Own the boundaries, risk calls, and final design.

Agent as accelerator

Delegate search, boilerplate, issue flow, and narrow patches.

Harness as small core

Prefer shell, files, and extension points over large fixed frameworks.

Checks as truth

Use deterministic gates where prompts are too soft.

Map 2

Pi Issue Loop

1. Triage
Auto-close noisy issues, reopen validated human reports.
2. Analyze
Ask Pi to reproduce, inspect, and find root cause.
3. Implement
Choose direct implementation or full wrap-up based on risk.
4. Review
Inspect the diff, remove excess abstractions, keep complexity low.
5. Wrap
Changelog, GitHub comment, checks, commit, push, close issue.

Map 3

Codebase Health

Modular structure

Small modules fit in context and reduce recall failures.

Progressive docs

Tell agents where to look without flooding context.

Refactor budget

Use agents to help repair slop, but guide the shape manually.

Domain ownership

Do not let non-experts ship across domains unchecked.

Study guide

How to learn from the interview

Treat this as an operating manual for agentic engineering. The value is in the distinctions: when autonomy is acceptable, where review is mandatory, and how a codebase must be shaped for agents to succeed.

Learning objectives

Explain why Mario rejects fully unattended software factories today.
Describe how Pi stays useful with a small harness.
Identify where deterministic validation should replace prompt advice.
Apply a risk-based supervision policy to agent-generated code.
Design a large-codebase context strategy with module boundaries.

Vocabulary

Harness: The tool layer around a model: shell, files, UI, permissions, prompts, and extensions.
Dark factory: A low-oversight agent setup expected to turn a spec into working software.
Context recall: The agent's ability to find and retain all required files and constraints.

00:00-07:40

The thesis

The opening contrast between mass agent output and human oversight frames the entire interview.

12:00-15:10

Minimalist harness

Mario explains why Bash, tmux, file IO, and user-extensible features can beat a heavy built-in tool surface.

16:54-36:58

Pi builds Pi

A real GitHub issue moves from triage to analysis, implementation, review, changelog, checks, and commit.

36:58-43:06

Instructions and gates

The discussion of AGENTS-style docs shows which instructions stick and which need automated enforcement.

44:06-47:29

Repairing slop

The codebase-health warning: agents can generate more mess faster, and refactoring still requires ownership.

48:26-63:30

Robot app refactor

The second demo shows exploratory refactoring of a fast-built physical robot control app.

72:22-80:49

Large codebases

Mario describes how to aim context, use agents as research interns, and branch analysis into implementation.

80:49-90:47

Limits and call to action

The ending returns to experimentation, self-modifying tools, and the unresolved question of best practice.

Operating model

A practical policy for agentic coding

The interview implies a simple risk matrix. The more a change affects security, data, architecture, external users, or long-term maintainability, the more the human must lead and verify.
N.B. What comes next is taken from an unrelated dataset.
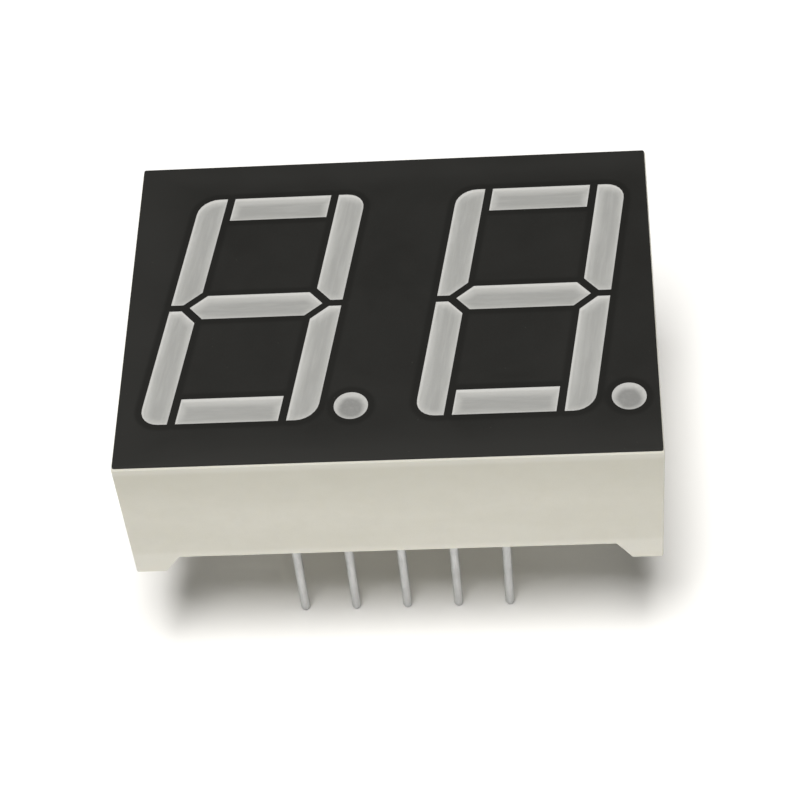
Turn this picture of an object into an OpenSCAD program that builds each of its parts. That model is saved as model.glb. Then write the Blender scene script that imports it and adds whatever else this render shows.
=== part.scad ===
// Two-digit seven segment LED display, through-hole.
// A white reflector housing with a black printed face, sixteen resin light
// wells, a circuit board with one chip per well, and ten round pins.
// Frame: +Z out of the face, +X along the digits, +Y to the top of the digits.
// Origin: centre of the pin pattern, on the plane where the feet meet the board
// that the display is soldered to.

/* [Body] */
// Width of the housing, along the digits
body_w = 25; // [24:0.5:30]
// Height of the housing, up the digits
body_h = 19; // [18:0.5:24]
// Thickness from the feet to the face
body_t = 8; // [7:0.5:12]
// Radius of the four upright corners
corner_r = 0.1; // [0.05:0.05:0.5]
// Bevel round the front edge, bare of ink
bevel = 0.06; // [0.03:0.01:0.2]
// Thickness of the black face layer
mask_t = 0.08; // [0.05:0.01:0.2]
// Thickness of the outer walls behind the reflector
wall = 1.1; // [0.8:0.1:1.2]

/* [Feet] */
// Height of the feet below the edge of the walls
foot_h = 1.1; // [0.5:0.1:1.4]
// Length of a foot along X, where it stands
foot_x = 1.45; // [1.2:0.05:3]
// Length of a foot along Y, where it stands
foot_y = 1.45; // [1.2:0.05:3]
// How far a foot's inner side slopes out to the wall
foot_slope = 0.75; // [0:0.05:1]

/* [Digits] */
// Distance between the two digits
digit_pitch = 12.7; // [12.3:0.1:13]
// Offset of the digits up the face
digit_dy = 0.1; // [0:0.05:0.3]
// Height of a digit
digit_h = 14.2; // [13:0.1:14.6]
// Width of a digit, square to its height
digit_w = 8.2; // [7.6:0.1:8.4]
// Slant of the digits in degrees
slant = 8; // [0:1:10]
// Width of the four upright strokes
stroke_v = 1.35; // [1.1:0.05:1.5]
// Width of the three level strokes
stroke_h = 1.46; // [1.1:0.02:1.6]
// Gap between neighbouring segments
gap = 0.38; // [0.3:0.02:0.5]
// Half length of the middle segment, to its points
tip = 3.17; // [3:0.01:3.3]
// Radius of the digit's four outer corners
round_r = 0.95; // [0.6:0.05:1.15]
// How much each light well narrows towards the board
well_scale = 0.55; // [0.5:0.05:0.8]

/* [Decimal points] */
// Diameter of a decimal point
dp_d = 1.58; // [1.3:0.02:1.7]
// Decimal point from the centre of its digit, along X
dp_x = 4.7; // [4.6:0.02:4.9]
// Decimal point from the centre of its digit, along Y
dp_y = -6.35; // [-6.5:0.05:-6]
// Diameter of its well at the board
dp_base_d = 1.1; // [1:0.05:1.2]

/* [Board and chips] */
// Thickness of the circuit board
board_t = 1; // [0.8:0.1:1.2]
// Gap between the board's edge and the walls
board_gap = 0.1; // [0.05:0.05:0.3]
// Thickness of the resin behind the board
seal_t = 0.55; // [0.5:0.05:0.6]
// Side of an LED chip
chip = 0.3; // [0.2:0.05:0.35]
// Height of an LED chip
chip_h = 0.22; // [0.15:0.01:0.25]

/* [Pins] */
// Distance between neighbouring pins
pin_pitch = 2.54;
// Distance between the two rows
row_pitch = 15.24;
// Diameter of a pin
pin_d = 0.45; // [0.4:0.01:0.6]
// Length of a pin beyond the feet
pin_l = 6; // [3:0.5:7]

/* [Hidden] */
$fn = 32;
e = 0.05;
pins_a_row = 5;
z_front = body_t - mask_t;           // front of the white housing
z_board_back = foot_h + 0.15 + seal_t; // back of the board, under the resin
z_seat = z_board_back + board_t;     // front of the board, where the wells end
z_seal = z_board_back - seal_t;      // outer surface of the rear resin
well_d = z_front - z_seat;           // depth of a light well
lean = tan(slant);
hw = digit_w / 2;
hh = digit_h / 2;
in_u = hw - stroke_v;                // inner edge of the upright strokes
cut = gap * sqrt(2);                 // gap along the level, at a 45 degree cut
pocket_w = body_w - 2 * wall;
pocket_h = body_h - 2 * wall;
board_w = pocket_w - 2 * board_gap;
board_h = pocket_h - 2 * board_gap;
grip_r = 0.27;                       // swaged, eight-sided grip of a pin in the board
hole_r = 0.3;                        // plated hole in the board
groove_w = 0.9;                      // groove in the housing over the pins' tops
wire = 0.05;                         // side of a bond wire's section

SEGMENTS = ["a", "b", "c", "d", "e", "f", "g"];
SIDES = [-1, 1];                     // left digit, right digit

// ---- outlines ----

// Rectangle about the origin with round corners, as points
function round_rect(w, h, r, n = 4) = [
  for (q = [0 : 3], i = [0 : n])
    let (a = 90 * q + 90 * i / n,
         cx = (q == 0 || q == 3 ? 1 : -1) * (w / 2 - r),
         cy = (q < 2 ? 1 : -1) * (h / 2 - r))
      [cx + r * cos(a), cy + r * sin(a)]
];

// Outline of the opening between two feet: u is half its width where they stand
function recess(u) =
  [[-u, -1], [u, -1], [u, 0], [u - foot_slope, foot_h], [foot_slope - u, foot_h], [-u, 0]];

// Upper left upright segment of an unslanted digit, anticlockwise
function upright() = concat(
  [[-hw, gap / 2],
   [-tip - cut + gap / 2, gap / 2],
   [-in_u, tip + cut - in_u],
   [-in_u, hh]],
  [for (i = [0 : 6]) let (t = 90 + 15 * i)
     [-hw + round_r + round_r * cos(t), hh - round_r + round_r * sin(t)]]
);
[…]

Change type	Agent freedom	Required control
Internal dashboard or throwaway UI	High	Basic run check and visual sanity pass
Narrow bug fix in known module	Medium	Human diff review plus focused checks
Architecture or cross-module design	Low	Human design, agent-assisted implementation
Security, dependency, auth, or data path	Very low	Manual reasoning, deterministic gates, adversarial review

Before asking an agent to implement

Define the module or files it must inspect.
State the risk level and whether it may commit.
Ask for reproduction or root-cause analysis before patching when uncertainty is high.
Require the exact checks that define done.

While reviewing agent output

Look for unnecessary abstractions and new helper functions with weak justification.
Check whether the agent searched enough of the codebase.
Prefer small local changes when the bug is small.
Escalate to manual design if the agent is guessing architecture.

After the patch

Run deterministic checks, not only model self-evaluation.
Record the reason for the change in changelog or issue comments.
Commit only the files the task required.
Keep refactoring pressure continuous so agent output does not accumulate unchecked.

Flashcards

Recall prompts

Use these to test whether the operating lessons stuck.

Why can agent-created issue reports be worse than the maintainer's agent analysis?

They often lack the repo's local instructions, current source, progressive docs, and maintainer-specific context.

What does Pi omit by default that many harnesses foreground?

Heavy built-in workflows, always-on MCP support, background shell abstractions, and rigid permission systems.

Why are prompts weaker than deterministic checks?

The model can ignore or forget instructions, but linting, type checks, tests, and hooks produce concrete failures.

How should a large-codebase task start?

Either direct the agent to known relevant files, or use it first as an exploration aid and carry a focused summary into implementation.

Report conclusion

The durable lesson is not "use fewer agents."

It is to put agents inside an engineering system that preserves taste, context, module boundaries, and accountability. Pi's small surface area is a bet that the model already knows many workflows; the engineer's job is to shape where it looks, what it changes, and how its work is verified.